Records with modeling code
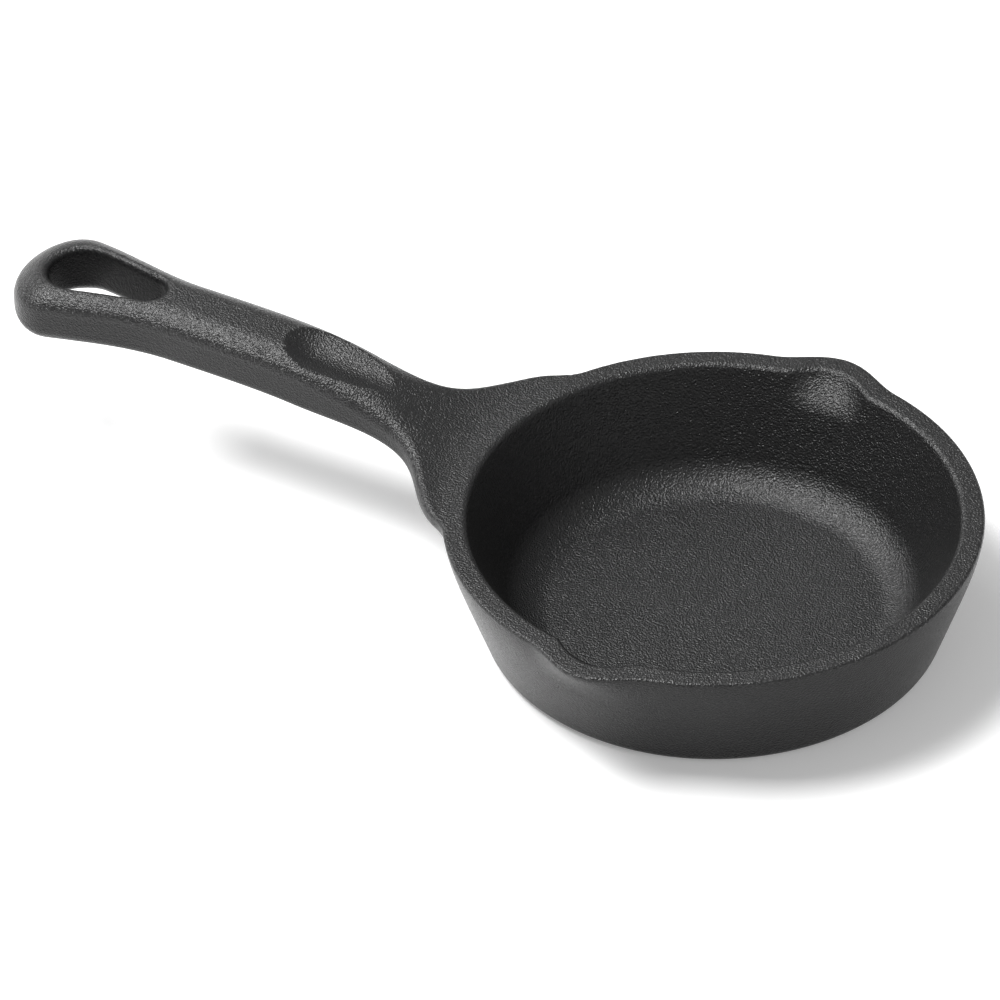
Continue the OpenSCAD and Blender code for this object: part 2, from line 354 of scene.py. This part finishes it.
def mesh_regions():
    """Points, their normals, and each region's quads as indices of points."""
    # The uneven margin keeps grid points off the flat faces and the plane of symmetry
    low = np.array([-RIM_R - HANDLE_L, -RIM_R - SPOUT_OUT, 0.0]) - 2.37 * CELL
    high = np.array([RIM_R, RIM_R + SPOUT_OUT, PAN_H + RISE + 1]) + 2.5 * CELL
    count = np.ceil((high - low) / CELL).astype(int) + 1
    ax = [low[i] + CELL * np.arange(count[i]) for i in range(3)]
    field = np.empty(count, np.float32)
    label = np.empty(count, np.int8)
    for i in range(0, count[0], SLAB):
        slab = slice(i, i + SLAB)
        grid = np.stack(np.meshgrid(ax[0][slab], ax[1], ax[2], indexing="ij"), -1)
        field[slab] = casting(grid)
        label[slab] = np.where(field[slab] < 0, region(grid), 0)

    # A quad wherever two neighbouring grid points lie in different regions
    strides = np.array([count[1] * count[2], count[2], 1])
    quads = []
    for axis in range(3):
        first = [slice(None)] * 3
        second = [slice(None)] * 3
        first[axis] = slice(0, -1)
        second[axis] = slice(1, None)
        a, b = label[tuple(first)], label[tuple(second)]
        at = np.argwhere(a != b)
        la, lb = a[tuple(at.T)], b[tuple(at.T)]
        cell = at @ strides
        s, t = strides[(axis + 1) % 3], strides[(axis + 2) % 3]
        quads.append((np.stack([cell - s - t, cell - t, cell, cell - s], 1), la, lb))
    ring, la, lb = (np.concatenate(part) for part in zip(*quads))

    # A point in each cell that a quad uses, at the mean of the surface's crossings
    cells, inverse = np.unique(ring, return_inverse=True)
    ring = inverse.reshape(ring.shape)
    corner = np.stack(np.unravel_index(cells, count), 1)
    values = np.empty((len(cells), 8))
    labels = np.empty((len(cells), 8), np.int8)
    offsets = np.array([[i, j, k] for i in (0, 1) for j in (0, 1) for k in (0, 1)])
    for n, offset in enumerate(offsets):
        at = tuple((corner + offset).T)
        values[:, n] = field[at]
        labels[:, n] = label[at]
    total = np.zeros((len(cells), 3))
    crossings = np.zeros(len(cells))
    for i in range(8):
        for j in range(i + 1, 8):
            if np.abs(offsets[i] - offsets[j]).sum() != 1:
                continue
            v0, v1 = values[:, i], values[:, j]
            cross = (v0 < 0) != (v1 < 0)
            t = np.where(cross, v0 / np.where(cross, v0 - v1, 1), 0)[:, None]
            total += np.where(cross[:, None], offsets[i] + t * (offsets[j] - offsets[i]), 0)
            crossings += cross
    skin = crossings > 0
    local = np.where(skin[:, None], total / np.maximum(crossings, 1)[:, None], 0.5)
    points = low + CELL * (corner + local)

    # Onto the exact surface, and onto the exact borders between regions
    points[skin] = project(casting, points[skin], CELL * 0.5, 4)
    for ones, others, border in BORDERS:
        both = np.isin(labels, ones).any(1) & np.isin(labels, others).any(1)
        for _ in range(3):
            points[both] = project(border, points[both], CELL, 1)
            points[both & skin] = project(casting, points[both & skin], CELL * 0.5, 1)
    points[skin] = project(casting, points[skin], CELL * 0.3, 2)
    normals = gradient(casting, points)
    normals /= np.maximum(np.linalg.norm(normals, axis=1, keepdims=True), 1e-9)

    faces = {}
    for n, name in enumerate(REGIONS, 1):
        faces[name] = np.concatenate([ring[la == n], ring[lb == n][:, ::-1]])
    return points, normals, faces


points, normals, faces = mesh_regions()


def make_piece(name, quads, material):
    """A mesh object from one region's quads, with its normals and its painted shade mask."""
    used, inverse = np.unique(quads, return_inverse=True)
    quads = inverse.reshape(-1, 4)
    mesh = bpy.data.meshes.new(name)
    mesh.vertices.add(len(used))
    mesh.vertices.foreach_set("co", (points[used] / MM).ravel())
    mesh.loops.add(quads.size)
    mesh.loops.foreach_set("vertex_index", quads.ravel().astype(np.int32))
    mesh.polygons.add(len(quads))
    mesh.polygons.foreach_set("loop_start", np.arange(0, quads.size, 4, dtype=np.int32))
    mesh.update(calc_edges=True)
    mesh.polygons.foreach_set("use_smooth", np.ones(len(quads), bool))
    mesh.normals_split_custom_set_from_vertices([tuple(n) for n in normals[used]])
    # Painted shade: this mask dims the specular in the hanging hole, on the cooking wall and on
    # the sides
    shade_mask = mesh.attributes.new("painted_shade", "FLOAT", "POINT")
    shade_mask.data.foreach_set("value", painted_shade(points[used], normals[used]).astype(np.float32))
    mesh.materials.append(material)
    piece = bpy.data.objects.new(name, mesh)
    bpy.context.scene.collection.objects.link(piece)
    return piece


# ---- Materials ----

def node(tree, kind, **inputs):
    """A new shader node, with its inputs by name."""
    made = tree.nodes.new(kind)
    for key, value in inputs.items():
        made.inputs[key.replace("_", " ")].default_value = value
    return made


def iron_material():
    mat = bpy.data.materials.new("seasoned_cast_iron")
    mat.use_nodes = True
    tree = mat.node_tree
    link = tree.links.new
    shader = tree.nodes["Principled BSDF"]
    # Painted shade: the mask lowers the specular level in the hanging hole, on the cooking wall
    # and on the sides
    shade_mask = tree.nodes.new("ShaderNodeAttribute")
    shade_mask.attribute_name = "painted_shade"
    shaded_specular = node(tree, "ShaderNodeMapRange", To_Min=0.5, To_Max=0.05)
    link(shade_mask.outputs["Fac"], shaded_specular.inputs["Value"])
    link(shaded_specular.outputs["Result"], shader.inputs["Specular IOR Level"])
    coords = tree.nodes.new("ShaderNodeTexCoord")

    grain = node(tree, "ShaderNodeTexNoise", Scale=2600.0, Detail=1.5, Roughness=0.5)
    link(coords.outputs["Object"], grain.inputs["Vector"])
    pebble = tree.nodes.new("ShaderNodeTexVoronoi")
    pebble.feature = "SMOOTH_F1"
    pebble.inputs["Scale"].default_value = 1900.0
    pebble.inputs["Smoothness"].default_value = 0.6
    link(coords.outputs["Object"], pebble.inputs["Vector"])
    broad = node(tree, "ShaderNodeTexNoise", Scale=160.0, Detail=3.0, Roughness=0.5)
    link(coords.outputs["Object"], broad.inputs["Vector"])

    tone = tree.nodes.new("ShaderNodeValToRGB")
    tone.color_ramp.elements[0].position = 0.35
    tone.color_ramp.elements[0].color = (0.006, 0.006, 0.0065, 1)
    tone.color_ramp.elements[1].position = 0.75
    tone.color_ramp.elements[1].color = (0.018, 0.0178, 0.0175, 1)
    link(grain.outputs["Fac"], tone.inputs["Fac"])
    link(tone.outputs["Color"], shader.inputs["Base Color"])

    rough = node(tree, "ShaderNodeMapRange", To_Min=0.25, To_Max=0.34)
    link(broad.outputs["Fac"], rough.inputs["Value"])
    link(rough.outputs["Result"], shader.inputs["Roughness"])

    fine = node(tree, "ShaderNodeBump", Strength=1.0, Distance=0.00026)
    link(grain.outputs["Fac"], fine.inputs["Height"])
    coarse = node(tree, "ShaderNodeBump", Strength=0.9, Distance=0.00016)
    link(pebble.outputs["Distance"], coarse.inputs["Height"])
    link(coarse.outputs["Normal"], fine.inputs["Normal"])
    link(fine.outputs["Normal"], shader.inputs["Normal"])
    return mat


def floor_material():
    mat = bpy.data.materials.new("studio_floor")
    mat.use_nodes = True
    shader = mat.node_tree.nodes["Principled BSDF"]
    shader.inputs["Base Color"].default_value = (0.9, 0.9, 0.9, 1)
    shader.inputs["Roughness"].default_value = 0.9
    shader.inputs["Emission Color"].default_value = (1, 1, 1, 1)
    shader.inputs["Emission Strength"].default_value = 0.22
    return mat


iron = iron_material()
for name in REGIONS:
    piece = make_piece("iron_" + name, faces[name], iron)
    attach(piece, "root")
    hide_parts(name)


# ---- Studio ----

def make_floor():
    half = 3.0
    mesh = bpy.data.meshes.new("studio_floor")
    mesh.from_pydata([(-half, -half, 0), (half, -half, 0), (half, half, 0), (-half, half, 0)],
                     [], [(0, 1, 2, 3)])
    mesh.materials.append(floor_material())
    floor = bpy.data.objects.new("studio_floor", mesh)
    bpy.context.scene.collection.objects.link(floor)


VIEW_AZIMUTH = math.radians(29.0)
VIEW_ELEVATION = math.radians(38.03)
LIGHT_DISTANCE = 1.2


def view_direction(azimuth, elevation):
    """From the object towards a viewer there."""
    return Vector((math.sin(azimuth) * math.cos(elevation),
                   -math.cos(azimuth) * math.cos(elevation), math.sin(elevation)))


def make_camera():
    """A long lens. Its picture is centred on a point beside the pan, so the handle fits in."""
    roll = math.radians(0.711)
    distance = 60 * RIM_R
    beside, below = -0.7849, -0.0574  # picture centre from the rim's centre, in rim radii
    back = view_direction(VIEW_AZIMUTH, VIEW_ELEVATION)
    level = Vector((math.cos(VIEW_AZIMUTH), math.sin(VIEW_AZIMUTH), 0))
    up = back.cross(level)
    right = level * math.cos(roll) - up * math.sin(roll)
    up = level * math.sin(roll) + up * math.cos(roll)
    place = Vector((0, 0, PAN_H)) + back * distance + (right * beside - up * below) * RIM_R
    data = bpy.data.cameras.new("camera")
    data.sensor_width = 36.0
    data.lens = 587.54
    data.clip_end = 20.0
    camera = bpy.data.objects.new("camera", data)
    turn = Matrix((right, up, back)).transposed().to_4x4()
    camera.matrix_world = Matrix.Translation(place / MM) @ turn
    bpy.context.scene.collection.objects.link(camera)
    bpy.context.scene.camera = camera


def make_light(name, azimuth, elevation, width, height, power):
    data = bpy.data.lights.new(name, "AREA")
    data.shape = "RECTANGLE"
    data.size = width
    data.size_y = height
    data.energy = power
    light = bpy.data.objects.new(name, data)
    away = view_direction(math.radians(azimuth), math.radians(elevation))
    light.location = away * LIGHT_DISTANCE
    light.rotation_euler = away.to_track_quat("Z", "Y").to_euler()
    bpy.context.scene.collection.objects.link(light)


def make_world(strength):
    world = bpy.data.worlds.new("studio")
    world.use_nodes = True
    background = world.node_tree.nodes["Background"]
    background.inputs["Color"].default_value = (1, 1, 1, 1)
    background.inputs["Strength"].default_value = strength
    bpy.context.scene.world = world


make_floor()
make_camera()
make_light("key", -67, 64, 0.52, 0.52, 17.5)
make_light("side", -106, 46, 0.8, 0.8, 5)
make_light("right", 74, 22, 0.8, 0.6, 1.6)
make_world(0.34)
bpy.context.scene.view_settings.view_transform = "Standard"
...
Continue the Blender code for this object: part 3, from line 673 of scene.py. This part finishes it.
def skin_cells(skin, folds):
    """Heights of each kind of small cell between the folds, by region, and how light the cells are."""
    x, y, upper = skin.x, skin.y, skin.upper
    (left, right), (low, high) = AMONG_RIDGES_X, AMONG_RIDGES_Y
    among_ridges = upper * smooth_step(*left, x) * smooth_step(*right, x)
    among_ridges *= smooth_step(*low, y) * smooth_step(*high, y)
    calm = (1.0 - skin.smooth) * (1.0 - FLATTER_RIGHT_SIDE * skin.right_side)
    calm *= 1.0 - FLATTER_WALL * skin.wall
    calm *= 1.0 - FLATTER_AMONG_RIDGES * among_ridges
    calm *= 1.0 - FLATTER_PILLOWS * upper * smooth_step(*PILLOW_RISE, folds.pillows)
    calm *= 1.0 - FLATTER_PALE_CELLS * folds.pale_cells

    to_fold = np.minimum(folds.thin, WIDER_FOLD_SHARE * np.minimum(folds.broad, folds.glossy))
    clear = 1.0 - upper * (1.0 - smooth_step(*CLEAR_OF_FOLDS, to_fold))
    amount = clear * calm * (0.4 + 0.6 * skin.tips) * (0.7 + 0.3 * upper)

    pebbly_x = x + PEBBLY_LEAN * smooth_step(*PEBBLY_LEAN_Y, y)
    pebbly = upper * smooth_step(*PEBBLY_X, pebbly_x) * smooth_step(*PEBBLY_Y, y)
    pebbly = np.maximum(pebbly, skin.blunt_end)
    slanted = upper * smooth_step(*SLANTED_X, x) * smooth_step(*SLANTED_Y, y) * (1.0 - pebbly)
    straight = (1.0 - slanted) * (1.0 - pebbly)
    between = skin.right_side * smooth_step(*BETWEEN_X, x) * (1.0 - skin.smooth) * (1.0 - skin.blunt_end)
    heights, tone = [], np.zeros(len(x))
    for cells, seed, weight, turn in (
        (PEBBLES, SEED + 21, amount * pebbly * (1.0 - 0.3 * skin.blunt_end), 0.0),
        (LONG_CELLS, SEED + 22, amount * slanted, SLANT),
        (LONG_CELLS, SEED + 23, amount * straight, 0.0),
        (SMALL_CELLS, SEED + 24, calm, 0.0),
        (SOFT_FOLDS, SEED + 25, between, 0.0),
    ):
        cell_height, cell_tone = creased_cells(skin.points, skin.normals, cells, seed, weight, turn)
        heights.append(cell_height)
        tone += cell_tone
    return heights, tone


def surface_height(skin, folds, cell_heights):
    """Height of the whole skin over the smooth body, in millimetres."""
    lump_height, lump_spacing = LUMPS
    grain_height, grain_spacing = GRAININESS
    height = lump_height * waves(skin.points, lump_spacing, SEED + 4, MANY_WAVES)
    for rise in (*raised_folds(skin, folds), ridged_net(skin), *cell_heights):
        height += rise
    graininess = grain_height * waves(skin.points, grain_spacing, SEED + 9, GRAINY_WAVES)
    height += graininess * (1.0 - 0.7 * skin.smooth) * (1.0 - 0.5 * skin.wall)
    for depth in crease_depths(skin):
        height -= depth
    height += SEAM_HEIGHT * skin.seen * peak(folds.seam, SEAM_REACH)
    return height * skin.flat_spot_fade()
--
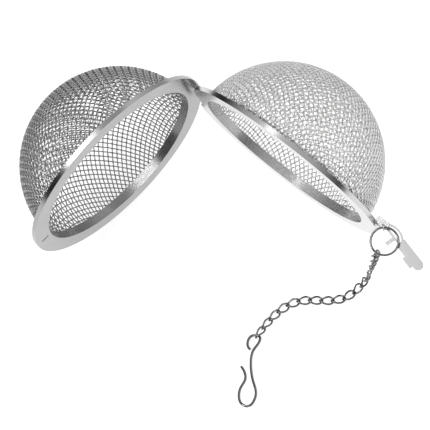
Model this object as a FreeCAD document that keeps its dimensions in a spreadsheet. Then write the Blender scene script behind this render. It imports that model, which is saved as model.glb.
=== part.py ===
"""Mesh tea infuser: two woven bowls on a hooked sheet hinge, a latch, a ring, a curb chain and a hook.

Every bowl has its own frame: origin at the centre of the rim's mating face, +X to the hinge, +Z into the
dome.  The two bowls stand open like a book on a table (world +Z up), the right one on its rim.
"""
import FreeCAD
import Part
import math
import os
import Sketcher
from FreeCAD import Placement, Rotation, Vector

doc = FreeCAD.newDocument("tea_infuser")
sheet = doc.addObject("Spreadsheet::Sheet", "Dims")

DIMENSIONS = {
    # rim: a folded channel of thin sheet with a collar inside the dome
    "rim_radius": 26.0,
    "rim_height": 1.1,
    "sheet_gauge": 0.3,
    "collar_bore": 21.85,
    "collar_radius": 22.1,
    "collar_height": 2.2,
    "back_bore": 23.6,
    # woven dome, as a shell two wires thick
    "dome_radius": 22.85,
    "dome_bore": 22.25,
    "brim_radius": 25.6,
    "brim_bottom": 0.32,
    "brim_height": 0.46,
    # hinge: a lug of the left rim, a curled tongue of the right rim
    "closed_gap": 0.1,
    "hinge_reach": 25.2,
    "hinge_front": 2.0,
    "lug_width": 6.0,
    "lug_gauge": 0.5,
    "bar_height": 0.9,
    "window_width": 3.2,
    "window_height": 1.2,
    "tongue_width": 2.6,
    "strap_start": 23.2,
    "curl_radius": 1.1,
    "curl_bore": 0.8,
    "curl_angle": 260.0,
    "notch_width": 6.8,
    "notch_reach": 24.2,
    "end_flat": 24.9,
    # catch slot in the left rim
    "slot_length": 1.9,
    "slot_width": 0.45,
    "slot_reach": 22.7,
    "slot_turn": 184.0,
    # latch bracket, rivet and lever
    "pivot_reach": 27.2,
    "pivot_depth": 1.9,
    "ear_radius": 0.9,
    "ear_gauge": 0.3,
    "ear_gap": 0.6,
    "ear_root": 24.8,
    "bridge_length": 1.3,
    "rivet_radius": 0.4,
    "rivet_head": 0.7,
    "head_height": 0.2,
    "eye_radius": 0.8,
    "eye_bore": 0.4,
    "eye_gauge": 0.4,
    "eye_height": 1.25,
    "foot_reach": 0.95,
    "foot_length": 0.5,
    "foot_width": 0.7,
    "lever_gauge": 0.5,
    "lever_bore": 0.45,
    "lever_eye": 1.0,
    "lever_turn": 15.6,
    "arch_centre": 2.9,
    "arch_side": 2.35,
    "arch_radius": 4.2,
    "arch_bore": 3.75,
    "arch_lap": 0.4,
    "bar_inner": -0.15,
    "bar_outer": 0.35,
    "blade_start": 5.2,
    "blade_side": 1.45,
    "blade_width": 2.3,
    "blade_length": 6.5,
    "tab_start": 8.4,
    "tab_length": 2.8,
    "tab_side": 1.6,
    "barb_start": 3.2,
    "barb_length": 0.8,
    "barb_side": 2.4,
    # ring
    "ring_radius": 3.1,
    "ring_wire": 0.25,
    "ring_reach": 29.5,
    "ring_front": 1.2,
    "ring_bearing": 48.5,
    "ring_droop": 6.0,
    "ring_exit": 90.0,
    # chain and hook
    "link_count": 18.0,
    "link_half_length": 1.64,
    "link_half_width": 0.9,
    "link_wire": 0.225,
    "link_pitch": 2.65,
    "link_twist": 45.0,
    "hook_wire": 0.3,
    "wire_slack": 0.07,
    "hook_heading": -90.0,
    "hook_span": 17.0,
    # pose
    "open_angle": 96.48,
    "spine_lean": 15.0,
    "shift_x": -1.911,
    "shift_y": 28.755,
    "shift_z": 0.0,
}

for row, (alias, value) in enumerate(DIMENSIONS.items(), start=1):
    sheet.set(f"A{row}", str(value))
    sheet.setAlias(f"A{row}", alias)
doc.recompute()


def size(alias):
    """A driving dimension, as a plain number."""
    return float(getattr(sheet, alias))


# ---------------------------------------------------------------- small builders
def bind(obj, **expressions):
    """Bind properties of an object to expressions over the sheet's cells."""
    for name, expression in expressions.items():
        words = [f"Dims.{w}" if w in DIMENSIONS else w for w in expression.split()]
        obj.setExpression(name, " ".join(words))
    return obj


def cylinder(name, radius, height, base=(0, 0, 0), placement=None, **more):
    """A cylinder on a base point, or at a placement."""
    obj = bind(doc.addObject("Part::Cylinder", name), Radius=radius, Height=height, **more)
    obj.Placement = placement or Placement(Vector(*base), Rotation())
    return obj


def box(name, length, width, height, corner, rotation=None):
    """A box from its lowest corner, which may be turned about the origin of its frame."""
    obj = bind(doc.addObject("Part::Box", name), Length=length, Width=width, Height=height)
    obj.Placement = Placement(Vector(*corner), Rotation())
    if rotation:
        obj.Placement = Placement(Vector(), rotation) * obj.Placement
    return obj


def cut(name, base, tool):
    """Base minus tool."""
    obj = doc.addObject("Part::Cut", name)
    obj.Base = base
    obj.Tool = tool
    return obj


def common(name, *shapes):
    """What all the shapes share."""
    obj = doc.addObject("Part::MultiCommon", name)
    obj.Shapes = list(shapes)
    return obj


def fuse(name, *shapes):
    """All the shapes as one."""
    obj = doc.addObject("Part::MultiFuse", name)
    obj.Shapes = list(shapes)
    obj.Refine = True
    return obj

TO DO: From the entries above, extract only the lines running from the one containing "Continue the OpenSCAD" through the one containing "label[slab] = np.where(field[slab]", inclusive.

FINISHED EXERCISE:
Continue the OpenSCAD and Blender code for this object: part 2, from line 354 of scene.py. This part finishes it.
def mesh_regions():
    """Points, their normals, and each region's quads as indices of points."""
    # The uneven margin keeps grid points off the flat faces and the plane of symmetry
    low = np.array([-RIM_R - HANDLE_L, -RIM_R - SPOUT_OUT, 0.0]) - 2.37 * CELL
    high = np.array([RIM_R, RIM_R + SPOUT_OUT, PAN_H + RISE + 1]) + 2.5 * CELL
    count = np.ceil((high - low) / CELL).astype(int) + 1
    ax = [low[i] + CELL * np.arange(count[i]) for i in range(3)]
    field = np.empty(count, np.float32)
    label = np.empty(count, np.int8)
    for i in range(0, count[0], SLAB):
        slab = slice(i, i + SLAB)
        grid = np.stack(np.meshgrid(ax[0][slab], ax[1], ax[2], indexing="ij"), -1)
        field[slab] = casting(grid)
        label[slab] = np.where(field[slab] < 0, region(grid), 0)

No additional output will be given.